Orbit eccentricities relate to the shape of a planet’s path around their star. Most orbits aren’t circular, including Earth’s, but our planet has enough distance between it and the Sun that the shape of the journey doesn’t have the same kind of effect on weather.

In comparison, if a planet orbits closer to its star, an eccentric path causes drastic changes in gravitational forces, resulting in friction that heats the surface, a phenomenon known as tidal heating. As such, it renders these planets inhabitable for life as we know it.

“It’s only for these small stars that the zone of habitability is close enough for these tidal forces to be relevant,” said Ballard.

A third of the 2,600 planets identified by Kepler had gentle enough orbits to keep them in the habitable zone, opening the door to exploring them more closely for evidence of lifeforms.

While M dwarf stars, around 70% of known stars, are half the size of the Sun, or less, they’re also not as hot. So they have the "just right" potential to sustain life.

The researchers also found that M dwarf stars with multiple planets were more likely to have these more circular, gentle orbits, while single planets were subjected to more orbital extremes making their surfaces inhospitable.

“Since one-third of the planets in this small sample had gentle enough orbits to potentially host liquid water, that likely means that the Milky Way has hundreds of millions of promising targets to probe for signs of life outside our Solar System,” the researchers noted in their paper.

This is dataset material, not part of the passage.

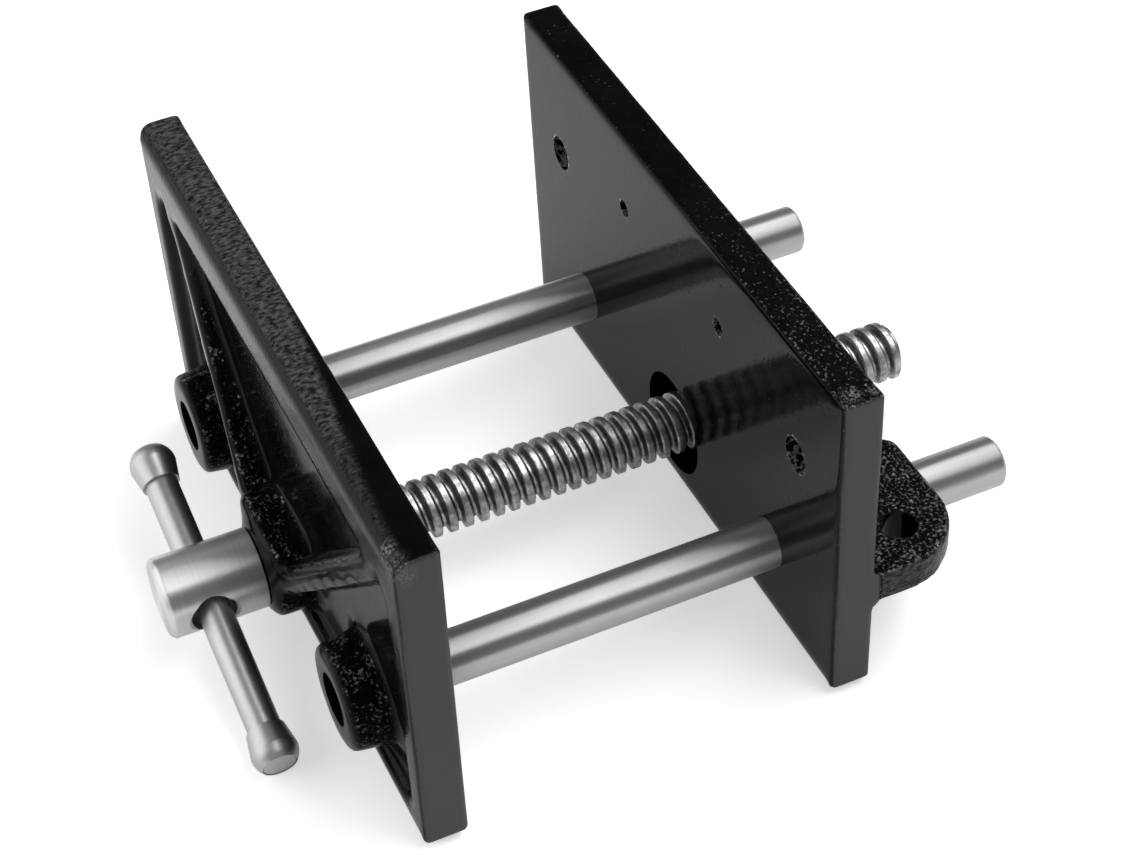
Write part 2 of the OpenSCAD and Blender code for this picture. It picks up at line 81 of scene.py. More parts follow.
def makeCamera(view):
    az, el, roll = (math.radians(view[k]) for k in ("azimuth", "elevation", "roll"))
    back = Vector((math.sin(az) * math.cos(el), -math.cos(az) * math.cos(el), math.sin(el)))
    right = Vector((math.cos(az), math.sin(az), 0))
    up = back.cross(right)
    side = right * math.cos(roll) + up * math.sin(roll)
    top = up * math.cos(roll) - right * math.sin(roll)
    data = bpy.data.cameras.new("photoCamera")
    data.sensor_width = view["sensor"]
    data.sensor_fit = "HORIZONTAL"
    data.lens = view["lens"]
    data.clip_start = view["nearest"]
    camera = bpy.data.objects.new("photoCamera", data)
    turn = Matrix((side, top, back)).transposed().to_4x4()
    camera.matrix_world = Matrix.Translation(view["place"]) @ turn
    bpy.context.collection.objects.link(camera)
    bpy.context.scene.camera = camera


makeCamera(photoCamera)
print("camera set")


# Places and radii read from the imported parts
def middle(node, axis):
    low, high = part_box(node)
    return (low[axis] + high[axis]) / 2


def halfSize(node, axis):
    low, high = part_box(node)
    return (high[axis] - low[axis]) / 2


def mountHoles(name):
    # centre and radius of both holes of a bolt pattern
    mount = next(m for m in frame["record"]["mounts"] if m["name"] == name)
    half = mount["dims"]["spacing_x_mm"] / 2 * mm
    centre = Vector(mount["pos_m"])
    radius = mount["dims"]["hole_r_mm"] * mm
    return [(centre + Vector((side * half, 0, 0)), radius) for side in (-1, 1)]


rodX = middle("right_guide_rod", 0)
rodZ = middle("right_guide_rod", 2)
rodRadius = halfSize("right_guide_rod", 0)
screwZ = middle("lead_screw", 2)
threadRadius = halfSize("lead_screw", 0)
threadPitch = 2 * math.pi / abs(frame["record"]["behaviour"]["couplings"][0]["ratio"])
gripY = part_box("rear_jaw")[0].y
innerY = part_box("front_jaw")[1].y
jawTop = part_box("front_jaw")[1].z
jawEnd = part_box("front_jaw")[1].x


# Meshes as arrays
def getCoords(mesh):
    co = np.empty(len(mesh.vertices) * 3, np.float32)
    mesh.vertices.foreach_get("co", co)
    return co.reshape(-1, 3).astype(float)


def setCoords(mesh, co):
    mesh.vertices.foreach_set("co", co.astype(np.float32).ravel())
    mesh.update()


def getNormals(mesh):
    normals = np.empty(len(mesh.vertices) * 3, np.float32)
    mesh.vertex_normals.foreach_get("vector", normals)
    return normals.reshape(-1, 3).astype(float)


def meshEdges(mesh):
    # both ends of each edge, and how many edges meet at each point
    edges = np.empty(len(mesh.edges) * 2, np.int32)
    mesh.edges.foreach_get("vertices", edges)
    first, second = edges.reshape(-1, 2).T
    count = np.maximum(np.bincount(edges, minlength=len(mesh.vertices)), 1).astype(float)
    return first, second, count


def neighbourMean(co, first, second, count):
    total = np.empty_like(co)
    for axis in range(3):
        total[:, axis] = (np.bincount(first, co[second, axis], len(co))
                          + np.bincount(second, co[first, axis], len(co)))
    return total / count[:, None]


def addMask(mesh, name, values):
    mask = mesh.attributes.get(name) or mesh.attributes.new(name, "FLOAT", "POINT")
    mask.data.foreach_set("value", values.astype(np.float32))


def smoothStep(low, high, x):
    t = np.clip((x - low) / (high - low), 0, 1)
    return t * t * (3 - 2 * t)


def nearEnd(x, end, depths):
    # 0 deeper than the first depth inside an end, 1 nearer than the second
    return smoothStep(end - depths[0], end - depths[1], x)


# Pieces, modifiers and round cutters
def scratchObject(mesh):
    obj = bpy.data.objects.new("scratch", mesh)
    bpy.context.collection.objects.link(obj)
    return obj


def withModifier(mesh, kind, **values):
    # the mesh after one modifier, with the scratch object cleared away
    obj = scratchObject(mesh)
    modifier = obj.modifiers.new(kind.lower(), kind)
    for key, value in values.items():
        setattr(modifier, key, value)
    depsgraph = bpy.context.evaluated_depsgraph_get()
    result = bpy.data.meshes.new_from_object(obj.evaluated_get(depsgraph))
    bpy.data.objects.remove(obj)
    return result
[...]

The study was published in the journal PNAS.

Source: University of Florida

5 comments
5 comments
Nobody
I've always wondered how many of the supposed planets transiting the stars are actually just long lived sun spots on rotating stars. Like the sunspot cycle of our sun could these dwarf stars also have a repeating cycle which could be mistaken for planets with a longer orbit? When it comes to finding life, its a miracle that we even exist on this planet.
Pupp1
People generally don't realize how extreme the odds are that a single reproducing cell could come into existence. A single protiene molecule is unusual enough to form, even in ideal conditions. And the same conditions that permit it to form, also tend to destroy it. And you have to have a LOT of these molecules come together at once to even start the process.
So, those 300 million suggested planets for life to exist (which is probably wildly optimistic) are an EXTREMELY tiny fraction of the number of planets for the statistical possibility of life to form. Even if every single atom in the observable universe (i.e. the "Hubble Sphere") were a planet exactly like Earth, the statistics just don't allow for the possibility of life to form. That is why some atheist astronomers are going to the idea of an infinite number of universes. With infinities involved, everything becomes possible. And though there is no evidence of this, that seems to be where they are hanging their hat. Talk about blind faith.
BJ Bennett
Really? So they "may" be in temperature zone that sometimes allows for liquid water? Nothing said about how many are tidally locked (don't rotate and thus nly have a small band of temperate surface). How many have atmospheres? How many with atmospheres have too much whether to support life and how many are too stale to support life? How many have just the right amount of gravity, aren't affected by the giant space storms we see, have just the right concentrations of just the right elements in just the right quantities, and on and on and on. Beyond which, how many have been in homeostasis with all these perfect combinations for enough evolutionary eons to even have successful single cell organisms? We need to move beyond our Star Treck, Star Wars images of an explorable space full of new and exciting worlds. Every moment spent with our heads in space is a moment lost to the only real frontier: exploring new ways to care for what we have.
michael_dowling
This article should stress an important fact: We know of only ONE planet that supports life right now. I hope I live long enough to learn what is discovered on the ocean bearing moons of the solar system's gas giants. If we find life there,the odds of life on planets outside the solar system would be almost certain.
Nelson Hyde Chick
And all these planets that can harbor life, it would only take a couple hundred years moving at the speed of light to get there.